Be Bold. Be Brave. Be Courageous. Joshua 1:9

Last night was an amazing night.  In love and trust, I stepped out of the shadows of my past. Shadows that fueled the enemy.  Shadows that told me “you are not good enough”, “no one wants to be seen with you”, “why would any man want to introduce you to the important people in his life”?  The enemy had let the narrative of my marriage and past relationships become my inner voice.  And, I had allowed that narrative to be heard.  I am beautifully human.  We are all beautifully human.  God is walking with me, with you, and is ready to hold your hand when that hand is extended to Him.  

I married young.  I was 19 when I met my husband.  He was 17.  We had a whirlwind courtship: romance, friendship, intimacy. We married after 3 years….22 and 20.  Our first child was born 9 months later.  In the early years of our marriage, we had many mutual friends (mostly couples).  We would get together to play cards or my absolute favorite memory was my husband and I along with 10 of our friends, sitting around on Thursday nights watching Friends, Survivor, Will and Grace and ER.  The room was filled with laughter, joy, togetherness…memories that still bring a smile. 

After college, we moved out of state and away from our friend group.  We had 2 children at this time.  We moved to a small town in North Dakota.  My husband began his teaching career there.  At that time, we continued, for the most part, to have mutual friends…or at least friends we each knew and spent time with.  

As we settled into married life, I fell into the role of homemaker, mom and wife.  I allowed myself to take on the majority of the responsibilities at home.  Looking back, I remember beginning to feel such sadness. I remember feeling an aching loneliness.  The man who vowed to love me forever…seemed to say yes to everyone else…but no to me, no to his family.  I realize now, that I did not fully grasp the consequences of having those feelings and not speaking up.  I did not believe in myself enough to find my voice and share with my husband. 
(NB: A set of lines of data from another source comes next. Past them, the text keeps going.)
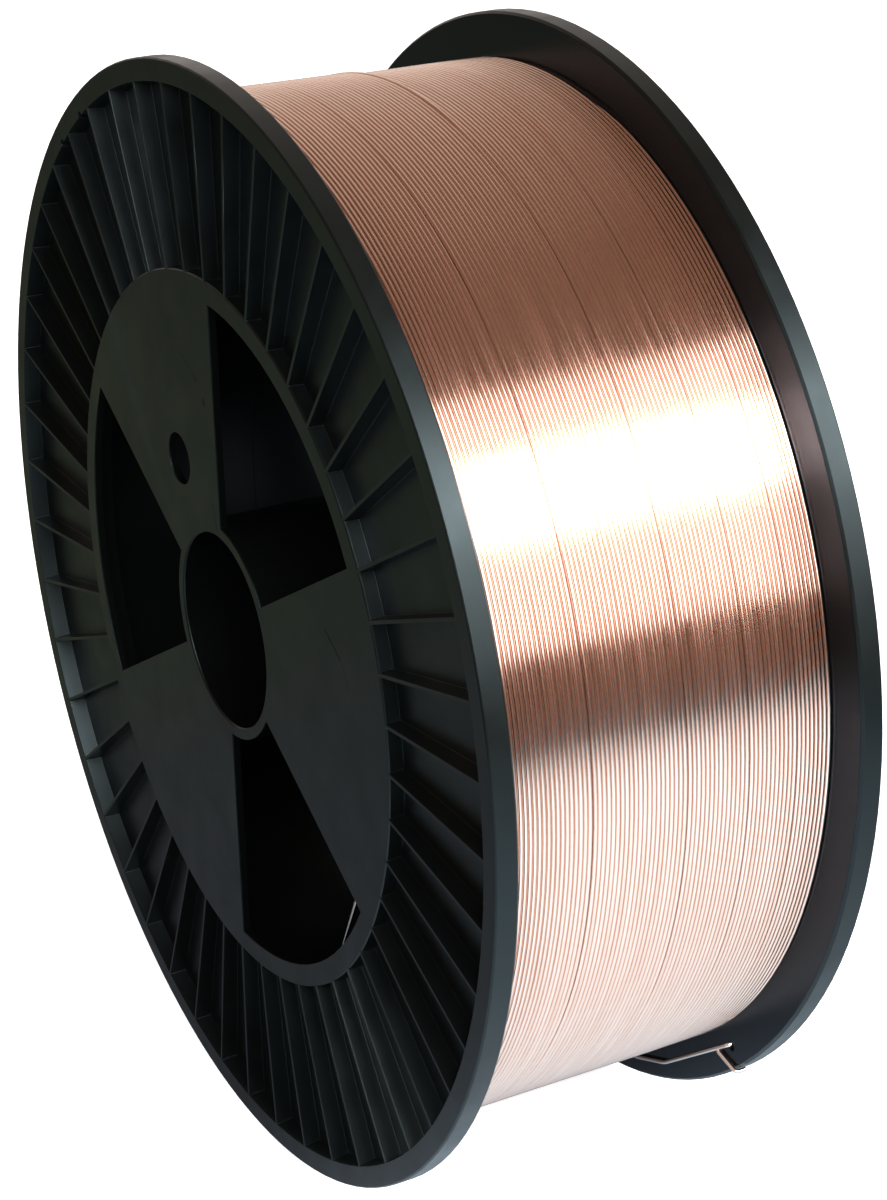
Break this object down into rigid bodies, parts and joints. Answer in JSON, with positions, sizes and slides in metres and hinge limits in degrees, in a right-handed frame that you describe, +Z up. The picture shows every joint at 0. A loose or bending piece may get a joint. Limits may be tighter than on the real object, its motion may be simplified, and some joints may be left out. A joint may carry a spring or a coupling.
{
  "type": "mig welding wire spool",
  "caption": "Plastic spool with ribbed flanges and a through bore, fully wound with round copper-coated welding wire.",
  "frame": {"origin": "on the spool axis at mid width, the centre of the hub bore", "axes": "+Y along the spool axis from the near flange to the far one, +Z up with the spool standing on its rims"},
  "size_m": [0.298, 0.1044, 0.298],
  "materials": {
    "moulded_plastic": "black moulded polystyrene with a satin face",
    "wound_wire": "bright copper-coated wire in even turns",
    "loose_wire": "bright copper-coated wire"
  },
  "bodies": {
    "root": {"spool_half_near": "moulded_plastic", "spool_half_far": "moulded_plastic", "wire_winding": "wound_wire", "wire_start": "loose_wire", "wire_tail": "loose_wire"}
  },
  "joints": []
}
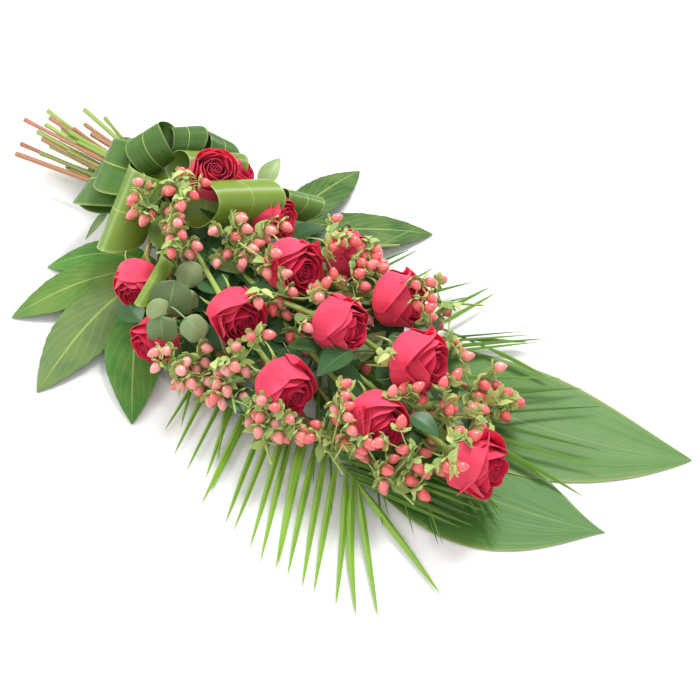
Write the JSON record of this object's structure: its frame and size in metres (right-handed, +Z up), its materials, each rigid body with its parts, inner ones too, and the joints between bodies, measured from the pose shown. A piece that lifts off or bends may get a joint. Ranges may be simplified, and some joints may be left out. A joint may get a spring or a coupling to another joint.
{
  "type": "funeral flower sheaf",
  "caption": "Flat tied sheaf of red roses and coral hypericum berries on palm, fatsia and aspidistra leaves, with rolled leaves over the twine and bare stems behind.",
  "frame": {"origin": "on the surface it lies on, under the middle of the whole sheaf's box", "axes": "+X along the sheaf from the cut stems to the leaf tips, +Z up out of the surface, +Y across it, with the palm side at -Y"},
  "size_m": [0.728, 0.4096, 0.1305],
  "materials": {
    "petal": "velvety crimson petals",
    "rose_stem": "smooth green stem and sepals",
    "berry": "glossy coral berries on green stalks",
    "rolled_leaf": "glossy dark green leaf",
    "eucalyptus": "waxy grey-green leaf",
    "fatsia": "satin green leaf",
    "palm": "satin yellow-green leaflets",
    "aspidistra": "satin green leaf",
    "twine": "rough natural twine"
  },
  "bodies": {
    "root": {"twine_binding": "twine", "rose_1_bloom": "petal", "rose_2_bloom": "petal", "rose_3_bloom": "petal", "rose_4_bloom": "petal", "rose_5_bloom": "petal", "rose_6_bloom": "petal", "rose_7_bloom": "petal", "rose_8_bloom": "petal", "rose_9_bloom": "petal", "rose_10_bloom": "petal", "rose_11_bloom": "petal", "rose_12_bloom": "petal", "rose_13_bloom": "petal", "rose_14_bloom": "petal", "rose_1_stem": "rose_stem", "rose_2_stem": "rose_stem", "rose_3_stem": "rose_stem", "rose_4_stem": "rose_stem", "rose_5_stem": "rose_stem", "rose_6_stem": "rose_stem", "rose_7_stem": "rose_stem", "rose_8_stem": "rose_stem", "rose_9_stem": "rose_stem", "rose_10_stem": "rose_stem", "rose_11_stem": "rose_stem", "rose_12_stem": "rose_stem", "rose_13_stem": "rose_stem", "rose_14_stem": "rose_stem", "hypericum_1": "berry", "hypericum_2": "berry", "hypericum_3": "berry", "hypericum_4": "berry", "hypericum_5": "berry", "hypericum_6": "berry", "hypericum_7": "berry", "hypericum_8": "berry", "hypericum_9": "berry", "hypericum_10": "berry", "hypericum_11": "berry", "hypericum_12": "berry", "hypericum_13": "berry", "roll_front": "rolled_leaf", "roll_right": "rolled_leaf", "roll_top": "rolled_leaf", "roll_left": "rolled_leaf", "roll_tip": "rolled_leaf", "roll_back": "rolled_leaf", "roll_back_right": "rolled_leaf", "roll_low": "rolled_leaf", "roll_small": "rolled_leaf", "roll_bright": "rolled_leaf", "eucalyptus": "eucalyptus", "fatsia_near": "fatsia", "fatsia_far": "fatsia", "palm_near": "palm", "palm_middle": "palm", "palm_far": "palm", "aspidistra_long": "aspidistra", "aspidistra_short": "aspidistra"}
  },
  "joints": []
}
2 more moves and 1 more child joining our family…the unhealthy foundation of our marriage began to show.  In regards to this post, I will speak to this.  He began to have a life completely separate from me, the kids, our family.  He had friends that I was not included in interacting with.  Even couples he became friends with, did not get introduced to me.  I got the occasional pity invite, both of us knowing that I would/could not go, someone had to be home with the children.  Up until the day he walked out on us, I was rarely included in “going out” with friends.  In the final year of our marriage, his escalating alcoholism and numerous affairs sealed in my mind what a failure I was. Failure as a wife, a friend, a woman…

A few months after our divorce was final, I met the next man that would become an important part of my story.  We fell fast, hard, blindly into love fueled by passion.  He said and did ALL the right things.  Sometime in the beginning whirlwind, a familiar pattern presented itself…I was good enough to be with him, he said he loved me, yet he did not make any effort to include me in his life.  For the next 7 months, I heard every excuse as to why we couldn’t do anything with his friends.  Why I couldn’t hang out at the hanger with him.  Why I couldn’t go up north if he was going to be there with another couple and/or person.  The message I told myself, loud and clear and without hesitation, this proves it is YOU.  Something is wrong with YOU.  I was ashamed of myself. 

Today, I am 4 months into a relationship with a man that puts in effort; he knows my past pain and he accepts me; he shows me each day what it means to him to be in love with me; he makes time to spend time with me.  

A couple months ago, he asked me if I was ready to meet his best friend.  Instant panic attack and I heard myself saying to him “no, I’m not ready, I’m scared”. He held me close and said he wouldn’t pressure me to meet his friend until I felt ready.  And he kept his word.  He supported me while I worked through my feelings of insecurity all while finding the right moments to say how excited he was for me to meet his friends. 

Finally, with the help of a lot of prayer, a couple of amazing friends who supported me and encouraged me, I said yes.   

Last night he was proud to go out with me and introduce me to his best friend.  We had the most amazing time.  It was easy.  It was right.  I sat at the table looking into the eye’s of the man who had shown me how much he loved me by including me.  I had the privilege to sit and hear lifelong best friends reminisce.  Laughter, Love and friendship. 

Once again, when the timing was right for my life and my journey, when I was ready to hear the message, the Lord assured me that he was walking with me.  No matter what life handed me last night, I would not be alone.  The power of eternal trust, faith and love….I am blessed.